>> BEGIN DATA FOR THE TASK

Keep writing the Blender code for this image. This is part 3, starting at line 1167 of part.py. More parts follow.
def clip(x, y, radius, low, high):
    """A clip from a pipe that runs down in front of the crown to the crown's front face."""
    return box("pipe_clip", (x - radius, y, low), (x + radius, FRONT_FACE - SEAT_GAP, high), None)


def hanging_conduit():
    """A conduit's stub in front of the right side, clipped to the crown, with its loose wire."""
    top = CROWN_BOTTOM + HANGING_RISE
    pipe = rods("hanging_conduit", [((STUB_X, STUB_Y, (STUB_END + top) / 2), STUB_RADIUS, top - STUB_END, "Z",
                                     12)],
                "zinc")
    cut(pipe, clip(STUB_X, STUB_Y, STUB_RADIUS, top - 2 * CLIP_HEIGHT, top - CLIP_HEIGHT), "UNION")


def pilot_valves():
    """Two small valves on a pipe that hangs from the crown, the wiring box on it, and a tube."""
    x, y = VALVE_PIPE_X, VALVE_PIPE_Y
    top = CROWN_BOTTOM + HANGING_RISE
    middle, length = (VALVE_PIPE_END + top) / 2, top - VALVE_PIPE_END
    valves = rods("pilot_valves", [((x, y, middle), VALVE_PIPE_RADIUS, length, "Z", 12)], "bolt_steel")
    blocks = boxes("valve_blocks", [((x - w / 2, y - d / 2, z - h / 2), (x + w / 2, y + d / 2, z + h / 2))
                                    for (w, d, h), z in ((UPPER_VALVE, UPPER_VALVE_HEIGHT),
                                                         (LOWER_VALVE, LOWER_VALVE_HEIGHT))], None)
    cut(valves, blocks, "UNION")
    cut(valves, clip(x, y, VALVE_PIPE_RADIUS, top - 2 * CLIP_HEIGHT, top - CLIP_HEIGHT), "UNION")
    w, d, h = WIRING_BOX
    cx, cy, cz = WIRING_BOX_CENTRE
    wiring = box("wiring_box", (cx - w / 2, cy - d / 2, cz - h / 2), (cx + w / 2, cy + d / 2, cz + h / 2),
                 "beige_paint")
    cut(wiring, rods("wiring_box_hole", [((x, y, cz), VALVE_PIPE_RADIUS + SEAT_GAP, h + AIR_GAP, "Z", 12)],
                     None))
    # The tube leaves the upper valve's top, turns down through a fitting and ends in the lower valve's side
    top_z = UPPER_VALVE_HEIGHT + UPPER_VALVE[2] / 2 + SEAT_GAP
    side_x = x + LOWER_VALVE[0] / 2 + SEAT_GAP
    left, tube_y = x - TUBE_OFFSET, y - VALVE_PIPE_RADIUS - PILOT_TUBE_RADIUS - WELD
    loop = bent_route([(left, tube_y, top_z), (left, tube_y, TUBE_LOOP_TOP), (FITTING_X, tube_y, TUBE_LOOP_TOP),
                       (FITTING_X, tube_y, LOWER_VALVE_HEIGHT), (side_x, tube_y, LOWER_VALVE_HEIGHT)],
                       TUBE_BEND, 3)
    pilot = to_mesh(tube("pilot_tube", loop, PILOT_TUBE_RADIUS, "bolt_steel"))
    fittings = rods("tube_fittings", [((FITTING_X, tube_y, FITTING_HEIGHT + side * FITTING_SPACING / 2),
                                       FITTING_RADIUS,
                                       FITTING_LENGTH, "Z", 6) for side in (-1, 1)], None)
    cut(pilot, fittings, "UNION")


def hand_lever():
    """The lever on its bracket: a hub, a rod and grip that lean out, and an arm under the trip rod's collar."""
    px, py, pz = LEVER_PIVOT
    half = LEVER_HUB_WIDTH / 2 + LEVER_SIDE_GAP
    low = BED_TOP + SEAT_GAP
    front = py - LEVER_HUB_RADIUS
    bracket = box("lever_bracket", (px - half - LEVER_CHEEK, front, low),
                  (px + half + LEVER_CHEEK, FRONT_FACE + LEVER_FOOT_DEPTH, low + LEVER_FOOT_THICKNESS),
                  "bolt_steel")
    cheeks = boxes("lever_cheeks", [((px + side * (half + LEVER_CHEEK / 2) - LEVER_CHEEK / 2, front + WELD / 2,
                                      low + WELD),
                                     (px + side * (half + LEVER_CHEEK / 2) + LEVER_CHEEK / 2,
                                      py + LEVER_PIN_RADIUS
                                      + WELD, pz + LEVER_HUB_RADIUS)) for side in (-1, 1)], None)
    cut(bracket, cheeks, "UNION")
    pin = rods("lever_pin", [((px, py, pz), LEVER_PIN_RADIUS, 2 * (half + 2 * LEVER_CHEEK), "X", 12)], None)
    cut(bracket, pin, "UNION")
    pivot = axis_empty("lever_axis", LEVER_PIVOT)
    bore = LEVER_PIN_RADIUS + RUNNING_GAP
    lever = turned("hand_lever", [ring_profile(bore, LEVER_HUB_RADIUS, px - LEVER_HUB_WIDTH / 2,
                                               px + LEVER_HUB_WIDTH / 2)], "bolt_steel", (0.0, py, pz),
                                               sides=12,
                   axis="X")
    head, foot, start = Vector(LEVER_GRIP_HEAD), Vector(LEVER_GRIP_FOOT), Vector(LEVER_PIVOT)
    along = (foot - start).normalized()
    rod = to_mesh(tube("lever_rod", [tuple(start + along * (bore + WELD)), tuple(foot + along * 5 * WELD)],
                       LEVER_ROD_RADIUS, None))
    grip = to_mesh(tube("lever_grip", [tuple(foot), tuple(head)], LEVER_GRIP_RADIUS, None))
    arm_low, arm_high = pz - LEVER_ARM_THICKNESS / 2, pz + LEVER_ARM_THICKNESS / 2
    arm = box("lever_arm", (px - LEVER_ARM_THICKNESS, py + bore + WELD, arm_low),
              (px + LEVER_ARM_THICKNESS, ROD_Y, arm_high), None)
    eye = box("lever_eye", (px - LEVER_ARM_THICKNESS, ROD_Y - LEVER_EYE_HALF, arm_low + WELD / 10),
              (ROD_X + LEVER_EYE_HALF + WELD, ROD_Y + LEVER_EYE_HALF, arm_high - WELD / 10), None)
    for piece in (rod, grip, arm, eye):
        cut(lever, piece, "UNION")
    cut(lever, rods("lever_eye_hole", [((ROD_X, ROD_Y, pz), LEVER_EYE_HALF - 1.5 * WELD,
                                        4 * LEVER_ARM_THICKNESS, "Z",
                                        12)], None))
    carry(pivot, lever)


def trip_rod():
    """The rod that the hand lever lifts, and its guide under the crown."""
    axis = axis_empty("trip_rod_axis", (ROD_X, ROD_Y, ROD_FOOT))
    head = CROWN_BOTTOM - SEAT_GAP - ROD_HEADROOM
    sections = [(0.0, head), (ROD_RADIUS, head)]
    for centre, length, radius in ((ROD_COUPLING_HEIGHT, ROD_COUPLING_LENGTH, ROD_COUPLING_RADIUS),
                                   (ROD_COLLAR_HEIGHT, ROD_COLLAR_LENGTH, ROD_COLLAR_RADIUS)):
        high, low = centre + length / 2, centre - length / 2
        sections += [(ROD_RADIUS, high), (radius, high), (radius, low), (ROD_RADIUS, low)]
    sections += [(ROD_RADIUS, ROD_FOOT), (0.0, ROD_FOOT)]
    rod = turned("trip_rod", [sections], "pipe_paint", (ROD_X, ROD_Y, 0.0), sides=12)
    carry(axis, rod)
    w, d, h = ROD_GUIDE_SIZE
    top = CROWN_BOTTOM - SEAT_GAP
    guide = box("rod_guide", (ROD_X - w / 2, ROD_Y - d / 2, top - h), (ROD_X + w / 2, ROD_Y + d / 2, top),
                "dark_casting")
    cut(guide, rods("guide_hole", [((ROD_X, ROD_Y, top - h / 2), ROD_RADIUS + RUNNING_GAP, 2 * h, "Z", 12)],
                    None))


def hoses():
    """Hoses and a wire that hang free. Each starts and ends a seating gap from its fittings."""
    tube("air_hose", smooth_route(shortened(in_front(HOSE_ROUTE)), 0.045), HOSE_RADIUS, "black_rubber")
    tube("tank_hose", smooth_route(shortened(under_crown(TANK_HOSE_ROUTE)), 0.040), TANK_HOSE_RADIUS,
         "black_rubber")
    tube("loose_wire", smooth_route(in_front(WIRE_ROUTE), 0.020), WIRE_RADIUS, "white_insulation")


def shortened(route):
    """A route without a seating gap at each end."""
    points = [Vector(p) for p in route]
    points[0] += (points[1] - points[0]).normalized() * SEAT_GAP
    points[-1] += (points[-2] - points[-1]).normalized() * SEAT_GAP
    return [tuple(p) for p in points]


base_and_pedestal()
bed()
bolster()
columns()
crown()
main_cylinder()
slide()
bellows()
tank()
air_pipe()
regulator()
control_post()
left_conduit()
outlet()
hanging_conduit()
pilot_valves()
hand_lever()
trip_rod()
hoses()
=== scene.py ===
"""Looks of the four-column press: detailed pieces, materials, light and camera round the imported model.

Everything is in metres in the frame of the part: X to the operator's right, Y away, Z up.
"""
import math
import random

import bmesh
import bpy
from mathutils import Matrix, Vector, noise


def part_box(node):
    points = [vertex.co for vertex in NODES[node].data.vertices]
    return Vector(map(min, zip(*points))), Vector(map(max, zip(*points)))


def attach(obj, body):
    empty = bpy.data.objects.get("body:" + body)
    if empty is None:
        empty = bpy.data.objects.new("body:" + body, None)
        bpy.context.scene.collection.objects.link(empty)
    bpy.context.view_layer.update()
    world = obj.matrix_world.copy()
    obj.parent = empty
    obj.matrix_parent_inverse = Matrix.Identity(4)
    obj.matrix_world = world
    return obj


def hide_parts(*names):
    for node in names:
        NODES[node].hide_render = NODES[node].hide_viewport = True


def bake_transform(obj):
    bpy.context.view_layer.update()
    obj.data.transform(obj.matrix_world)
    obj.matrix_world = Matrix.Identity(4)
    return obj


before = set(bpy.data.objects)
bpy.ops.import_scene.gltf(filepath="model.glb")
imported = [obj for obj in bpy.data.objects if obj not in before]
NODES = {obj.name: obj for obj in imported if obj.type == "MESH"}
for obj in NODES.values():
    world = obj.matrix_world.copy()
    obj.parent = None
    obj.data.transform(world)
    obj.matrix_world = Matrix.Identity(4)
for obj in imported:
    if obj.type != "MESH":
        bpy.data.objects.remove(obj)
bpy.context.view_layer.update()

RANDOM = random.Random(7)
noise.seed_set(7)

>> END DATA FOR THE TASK
>> BEGIN DATA FOR THE TASK

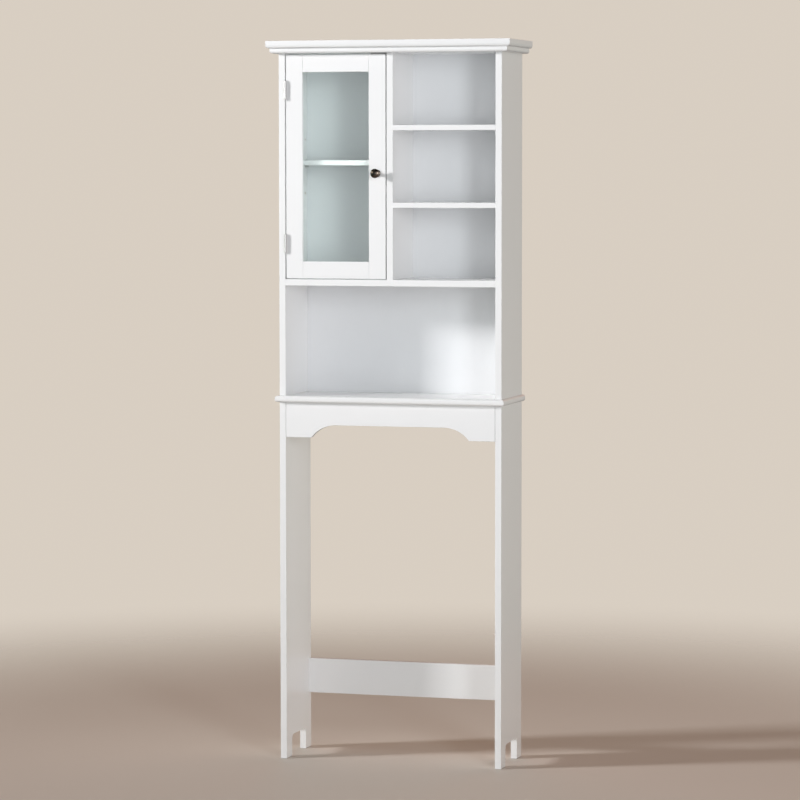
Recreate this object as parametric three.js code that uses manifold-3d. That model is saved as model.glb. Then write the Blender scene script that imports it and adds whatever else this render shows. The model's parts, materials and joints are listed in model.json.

>> END DATA FOR THE TASK

● **WHAT NEEDS TO BE DONE**
Starting at the line that contains "base_and_pedestal()" and stopping at the line that contains "noise.seed_set(7)", transcribe the lines exactly; both boundary lines are to be included.

● **SOLUTION TO THIS PROBLEM**
base_and_pedestal()
bed()
bolster()
columns()
crown()
main_cylinder()
slide()
bellows()
tank()
air_pipe()
regulator()
control_post()
left_conduit()
outlet()
hanging_conduit()
pilot_valves()
hand_lever()
trip_rod()
hoses()
=== scene.py ===
"""Looks of the four-column press: detailed pieces, materials, light and camera round the imported model.

Everything is in metres in the frame of the part: X to the operator's right, Y away, Z up.
"""
import math
import random

import bmesh
import bpy
from mathutils import Matrix, Vector, noise


def part_box(node):
    points = [vertex.co for vertex in NODES[node].data.vertices]
    return Vector(map(min, zip(*points))), Vector(map(max, zip(*points)))


def attach(obj, body):
    empty = bpy.data.objects.get("body:" + body)
    if empty is None:
        empty = bpy.data.objects.new("body:" + body, None)
        bpy.context.scene.collection.objects.link(empty)
    bpy.context.view_layer.update()
    world = obj.matrix_world.copy()
    obj.parent = empty
    obj.matrix_parent_inverse = Matrix.Identity(4)
    obj.matrix_world = world
    return obj


def hide_parts(*names):
    for node in names:
        NODES[node].hide_render = NODES[node].hide_viewport = True


def bake_transform(obj):
    bpy.context.view_layer.update()
    obj.data.transform(obj.matrix_world)
    obj.matrix_world = Matrix.Identity(4)
    return obj


before = set(bpy.data.objects)
bpy.ops.import_scene.gltf(filepath="model.glb")
imported = [obj for obj in bpy.data.objects if obj not in before]
NODES = {obj.name: obj for obj in imported if obj.type == "MESH"}
for obj in NODES.values():
    world = obj.matrix_world.copy()
    obj.parent = None
    obj.data.transform(world)
    obj.matrix_world = Matrix.Identity(4)
for obj in imported:
    if obj.type != "MESH":
        bpy.data.objects.remove(obj)
bpy.context.view_layer.update()

RANDOM = random.Random(7)
noise.seed_set(7)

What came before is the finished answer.